Research shows that sitting in steamy high temps of 158–212 degrees Fahrenheit can improve the health of your heart, open your pores, manage your asthma, and even possibly lower your risk of developing Alzheimer’s. Saunas are good for body and mind!

There’s also the obvious: Saunas “are fun and make you feel excellent afterward,” says Eero Kilpi, founder and president of the North American Sauna Society.

Warming to the idea of a sauna at home? Here’s what to know.

Where to put a sauna

According to Nils Shenholm, founder and principal of Solhem Sauna in Duxbury, VT, there are two types of saunas to choose from: traditional (a stand-alone structure outside your home) and modern (a sauna that’s situated inside your house).


Photo by Nordic Sauna 
“Freestanding is common in Finland and other parts of the world where saunas have been around for 2,000 years,” Shenholm explains. “It’s more authentic, provides a closer link to nature, and is uncommon enough in the U.S. to make it really worthwhile.”

That said, “the indoor sauna is more convenient to use, and perhaps more family-friendly.”

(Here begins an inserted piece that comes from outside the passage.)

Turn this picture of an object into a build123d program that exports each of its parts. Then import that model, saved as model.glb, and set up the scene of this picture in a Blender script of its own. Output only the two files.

Photo by Square Deal Remodeling Co. 

How much space do you need for a sauna?

Ideally, “the size of the room should accommodate the most common pattern of use,” says Shenholm. For instance, have five people in your family who’ll chill in your sauna? The structure you build should accommodate them all.

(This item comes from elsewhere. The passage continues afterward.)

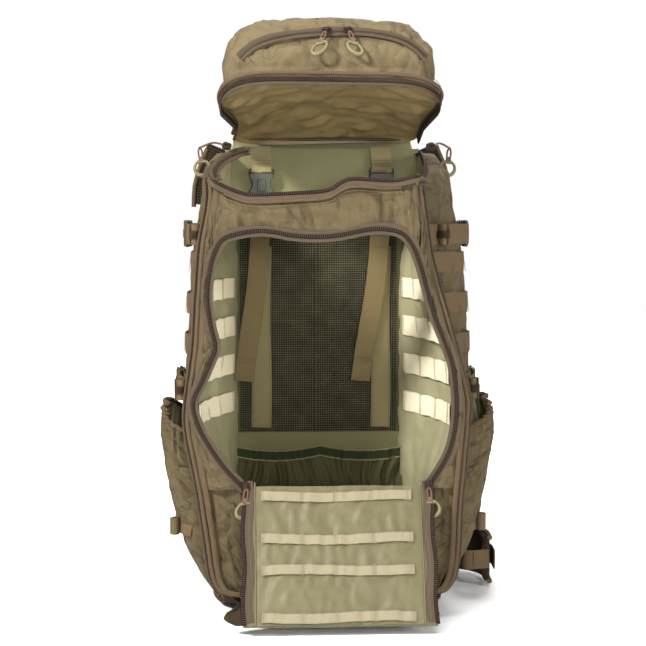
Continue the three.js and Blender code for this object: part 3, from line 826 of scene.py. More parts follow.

Aim for a square room about 6-foot-6 on a side, with a ceiling height of 7 feet.

“A room with a higher ceiling will be more difficult to heat and less efficient,” Shenholm says.

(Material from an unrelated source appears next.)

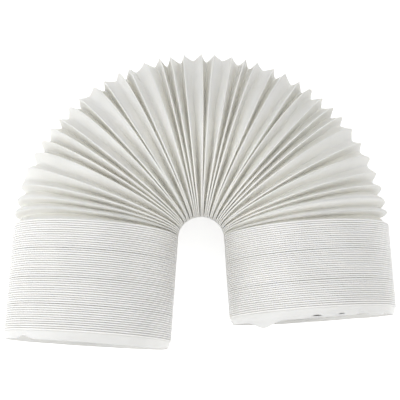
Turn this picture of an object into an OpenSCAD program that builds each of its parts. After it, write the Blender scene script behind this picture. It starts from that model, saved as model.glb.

And if you value authenticity, consider a window. “Having a connection to nature is important,” says Shenholm. “People are often concerned that a window will cause too much heat loss or fog up, but in Finland, they don’t build saunas without windows.”

Are steam saunas and infrared saunas the same?

While infrared saunas are a hot trend that comes Goop-approved, the answer is no.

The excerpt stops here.